Trump and his campaign lost dozens of lawsuits challenging the 2020 presidential election results, and the U.S. Supreme Court rejected multiple attempts to overturn the election. An audit of votes in Arizona brought about by conservatives in that state confirmed Biden’s victory there.
Residents united in saying that the most important stories for local news to cover were about elections and voting (94% identified it as necessary), followed by news about city government (90%), the Legislature (89%), police and prosecutors (83%), public health (83%), jobs (79%) and schools (62%).
More than two out of five residents (43%) said they’ve voted in elections where they couldn’t find any local news coverage about the candidates.
Residents were also more likely to believe local news was accurate (58%) than thorough (48%). Only 39% of residents said local news did a good job of holding elected leaders accountable.
Residents said they were civically engaged in the last year.
Half of the respondents said they’ve contacted their elected officials in the last year. One-third have attended neighborhood meetings. One-third have started or participated in discussion groups. One out of four have attended or listened to public hearings or city council meetings, and 22 percent have organized or participated in protests. About 70 percent of people said they’d done at least one of those activities.

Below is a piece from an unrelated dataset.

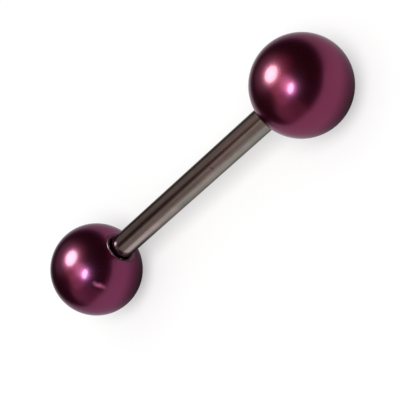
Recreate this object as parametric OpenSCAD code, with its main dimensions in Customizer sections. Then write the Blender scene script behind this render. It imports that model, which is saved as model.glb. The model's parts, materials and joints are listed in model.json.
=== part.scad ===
// Straight tongue barbell: a steel post with a threaded stud at each end,
// and two plum coloured metal balls that screw onto the studs.
// It lies on its two balls, with the post along X and Z up. Millimetres.

/* [Balls] */
// Diameter of each ball
ball_d = 6.35; // [5.5:0.05:8]
// Diameter of the hole where its bevelled lip meets the ball
mouth_d = 2.2; // [2.15:0.05:2.6]
// Width of the lip's bevel, measured along the radius
lip_w = 0.16; // [0.04:0.01:0.2]
// Full angle of the lip's bevel
lip_angle = 130; // [110:5:150]
// Full angle of the countersink inside the lip
sink_angle = 80; // [60:5:90]
// Length of plain hole left beyond the stud's tip
hole_spare = 0.3; // [0.1:0.05:0.5]
// Full angle of the cone that the drill leaves at the hole's end
drill_angle = 118; // [90:1:135]

/* [Post] */
// Diameter of the bare post, 14 gauge
post_d = 1.63; // [1.5:0.01:1.8]
// Length of the bare post from shoulder to shoulder
post_len = 15.9; // [10:0.1:20]
// Bevel on the edge of each shoulder
shoulder_bevel = 0.06; // [0.02:0.01:0.12]
// Gap between a shoulder and the mouth of its ball
seat_gap = 0.05; // [0.05:0.01:0.3]

/* [Thread] */
// Outer diameter of the thread
thread_d = 1.55; // [1.3:0.01:1.6]
// Distance from one crest to the next
thread_pitch = 0.35; // [0.25:0.01:0.4]
// Depth of the thread from crest to root
thread_depth = 0.2; // [0.1:0.01:0.24]
// Number of crests on each stud
thread_turns = 8; // [6:1:9]
// Length of the plain neck between the shoulder and the thread
neck_len = 0.35; // [0.2:0.05:0.5]
// Bevel on the tip of each stud
tip_bevel = 0.22; // [0.1:0.01:0.25]
// Clearance round the thread inside the ball
thread_gap = 0.03; // [0.02:0.01:0.06]

/* [Hidden] */
$fn = 96;
plum = [0.40, 0.10, 0.22];
steel = [0.62, 0.60, 0.58];
// Turn of each ball about the post. It changes nothing that shows, because a ball is round. It was
// picked by trial, because the faceted collision shape made from the ball lies still at this turn.
home_turn = 60;
// How far the cut for a hole goes on past the ball
cut_spare = 0.2;

ball_r = ball_d / 2;
post_r = post_d / 2;
thread_r = thread_d / 2;
root_r = thread_r - thread_depth;
mouth_r = mouth_d / 2;
bore_r = thread_r + thread_gap;
lip_r = mouth_r - lip_w;

// A thread has flats one eighth of the pitch wide at its crests and a quarter wide at its roots
crest_flat = thread_pitch / 8;
root_flat = thread_pitch / 4;
flank = (thread_pitch - crest_flat - root_flat) / 2;
stud_len = neck_len + thread_turns * thread_pitch;

// Heights above a ball's centre, along its hole
mouth_h = sqrt(ball_r * ball_r - mouth_r * mouth_r);
lip_h = mouth_h - lip_w / tan(lip_angle / 2);
sink_h = lip_h - (lip_r - bore_r) / tan(sink_angle / 2);
bore_end_h = mouth_h + seat_gap - stud_len - hole_spare;
drill_h = bore_end_h - bore_r / tan(drill_angle / 2);
// Past the lip the cut goes on at the lip's own angle
over = ball_r - mouth_h + cut_spare;

// The balls' centres
ball_x = post_len / 2 + seat_gap + mouth_h;

// One half of the post's outline as [radius, distance from the middle], from the shoulder outwards
function stud_outline() = concat(
    [
        [post_r, post_len / 2 - shoulder_bevel],
        [post_r - shoulder_bevel, post_len / 2],
        [root_r, post_len / 2]
    ],
    [
        for (turn = [0 : thread_turns - 1])
        let (start = post_len / 2 + neck_len + turn * thread_pitch)
        each turn < thread_turns - 1
            ? [
                [root_r, start],
                [thread_r, start + flank],
                [thread_r, start + flank + crest_flat],
                [root_r, start + 2 * flank + crest_flat]
            ]
            : [
                [root_r, start],
                [thread_r, start + flank],
                [thread_r, post_len / 2 + stud_len - tip_bevel],
                [thread_r - tip_bevel, post_len / 2 + stud_len]
            ]
    ]
);

function mirrored(outline) = [
    for (i = [len(outline) - 1 : -1 : 0]) [outline[i][0], -outline[i][1]]
];

module post() {
    end_x = post_len / 2 + stud_len;
    color(steel)
        translate([0, 0, ball_r])
            rotate([0, 90, 0])
                rotate_extrude()
                    polygon(concat(
                        [[0, -end_x]],
                        mirrored(stud_outline()),
                        stud_outline(),
                        [[0, end_x]]
                    ));
}

// The threaded hole's cutter, with its mouth towards +Z and the ball's centre at the origin
module hole() {
    rotate_extrude()
        polygon([
            [0, drill_h],
            [bore_r, bore_end_h],
            [bore_r, sink_h],
            [lip_r, lip_h],
            [mouth_r, mouth_h],
            [mouth_r + over * tan(lip_angle / 2), mouth_h + over],
            [0, mouth_h + over]
        ]);
}

// A ball on the post's end at side 1 (+X) or -1 (-X), its hole facing the post
module ball(side) {
    color(plum)
        translate([side * ball_x, 0, ball_r])
            rotate([home_turn, 0, 0])
                rotate([0, -90 * side, 0])
                    difference() {
                        sphere(r = ball_r);
                        hole();
                    }
}

module top_ball() { ball(1); }

module bottom_ball() { ball(-1); }

post();
top_ball();
bottom_ball();
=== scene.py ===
# Tongue barbell: a drawn steel post with cut threads, and two balls in a glossy plum coating
import json
import math

import bpy
import numpy as np
from mathutils import Matrix, Vector


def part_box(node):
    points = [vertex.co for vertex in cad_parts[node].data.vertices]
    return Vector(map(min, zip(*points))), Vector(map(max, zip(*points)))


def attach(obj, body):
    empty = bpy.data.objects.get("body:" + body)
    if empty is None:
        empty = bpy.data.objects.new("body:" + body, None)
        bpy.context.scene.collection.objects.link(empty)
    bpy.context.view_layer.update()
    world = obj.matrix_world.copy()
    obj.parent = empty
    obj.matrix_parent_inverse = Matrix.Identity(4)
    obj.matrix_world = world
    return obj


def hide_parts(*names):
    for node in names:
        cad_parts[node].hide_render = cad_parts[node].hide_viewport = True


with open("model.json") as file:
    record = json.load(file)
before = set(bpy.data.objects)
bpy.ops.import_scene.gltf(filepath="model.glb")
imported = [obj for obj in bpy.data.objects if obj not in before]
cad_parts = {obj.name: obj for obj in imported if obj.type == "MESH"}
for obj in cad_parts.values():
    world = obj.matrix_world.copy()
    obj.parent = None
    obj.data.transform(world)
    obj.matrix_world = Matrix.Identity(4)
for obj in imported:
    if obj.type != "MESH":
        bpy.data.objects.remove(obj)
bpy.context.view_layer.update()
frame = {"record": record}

mm = 0.001
hair = 1e-9              # metres, shorter than anything here
scene = bpy.context.scene


# Sizes of the real thing, read from the frame. The barbell lies on its balls, so the height of the
# post's axis is a ball's radius.
def readSizes():
    mount = frame["record"]["mounts"][0]
    ballLow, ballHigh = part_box("top_ball")
    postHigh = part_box("post")[1]
    found = {
        "axisHeight": mount["pos_m"][2],
        "ballRadius": mount["pos_m"][2],
        "postRadius": mount["dims"]["r_mm"] * mm,
        "halfPost": mount["dims"]["length_mm"] * mm / 2,
        "studTip": postHigh.x,
    }
    found["ballX"] = ballHigh.x - found["ballRadius"]
    found["mouthHeight"] = found["ballX"] - ballLow.x
    found["mouthRadius"] = math.sqrt(found["ballRadius"] ** 2 - found["mouthHeight"] ** 2)
    return found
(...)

The majority of Republicans and Democrats alike want to see redistricting handled by an independent panel of equal numbers of Democrats and Republicans rather than by state legislators, as is currently happening. Overall, 70 percent of voters support an independent commission, while just 13 percent support the Legislature redrawing its seats.
About 82 percent of voters said they were vaccinated, compared to 76 percent reported vaccinated by the Centers for Disease Control and Prevention. One of the steepest divides in who was vaccinated was whether a person said they paid for local news: 95 percent of those who said they paid for local news said they were vaccinated, versus 75 percent of those who don’t pay for local news.
When drawing those seats, 46 percent believe legislative districts should reflect neighborhoods & communities, more than any other factor considered. Florida Republicans have said they will not consider so-called communities of interest as a factor in redistricting.
Twenty percent of voters had no opinion, 15 percent want districts as competitive as possible, 11 percent want districts proportional to the overall vote, and just eight percent want districts to remain the same as they are now.
In Jacksonville, the City Council has decided to prioritize keeping local districts the same as much as possible.